[Start DATA EXCERPT]
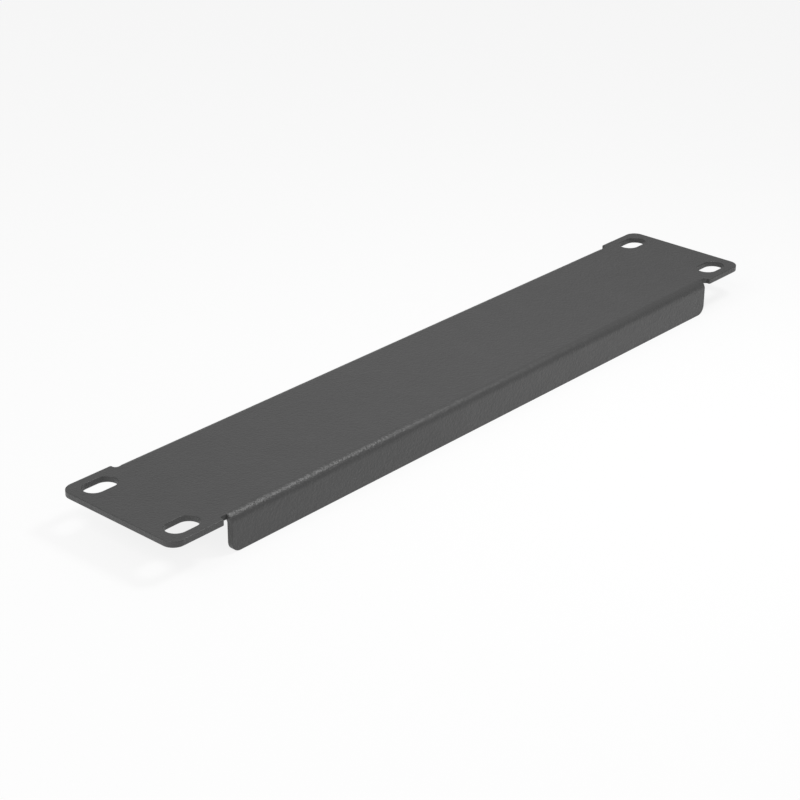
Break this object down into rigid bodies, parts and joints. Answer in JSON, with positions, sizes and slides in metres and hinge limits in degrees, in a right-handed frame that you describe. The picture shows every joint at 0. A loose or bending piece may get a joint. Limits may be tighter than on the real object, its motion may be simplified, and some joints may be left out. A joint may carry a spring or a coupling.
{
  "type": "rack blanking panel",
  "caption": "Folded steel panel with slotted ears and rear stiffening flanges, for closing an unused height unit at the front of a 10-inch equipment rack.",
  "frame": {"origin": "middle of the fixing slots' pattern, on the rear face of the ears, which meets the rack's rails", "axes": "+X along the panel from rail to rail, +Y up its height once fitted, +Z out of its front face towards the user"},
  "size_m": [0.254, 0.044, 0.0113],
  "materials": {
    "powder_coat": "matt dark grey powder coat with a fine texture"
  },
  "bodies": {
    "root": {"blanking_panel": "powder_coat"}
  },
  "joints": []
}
[End DATA EXCERPT]
## STATED PROBLEM
Write the data from above out again, exactly.

## SOLUTION FOR THIS TASK
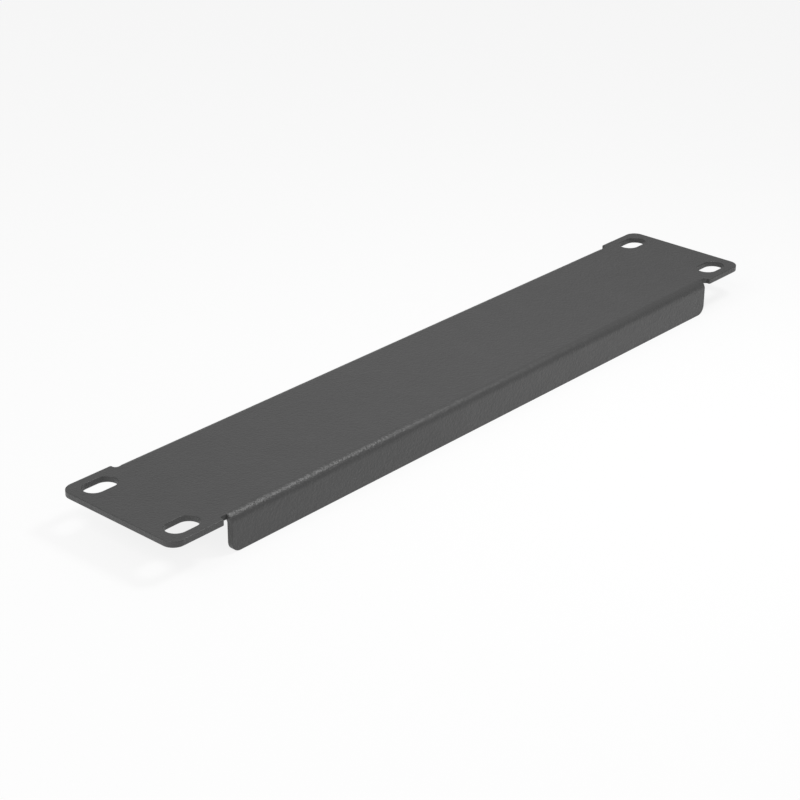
Break this object down into rigid bodies, parts and joints. Answer in JSON, with positions, sizes and slides in metres and hinge limits in degrees, in a right-handed frame that you describe. The picture shows every joint at 0. A loose or bending piece may get a joint. Limits may be tighter than on the real object, its motion may be simplified, and some joints may be left out. A joint may carry a spring or a coupling.
{
  "type": "rack blanking panel",
  "caption": "Folded steel panel with slotted ears and rear stiffening flanges, for closing an unused height unit at the front of a 10-inch equipment rack.",
  "frame": {"origin": "middle of the fixing slots' pattern, on the rear face of the ears, which meets the rack's rails", "axes": "+X along the panel from rail to rail, +Y up its height once fitted, +Z out of its front face towards the user"},
  "size_m": [0.254, 0.044, 0.0113],
  "materials": {
    "powder_coat": "matt dark grey powder coat with a fine texture"
  },
  "bodies": {
    "root": {"blanking_panel": "powder_coat"}
  },
  "joints": []
}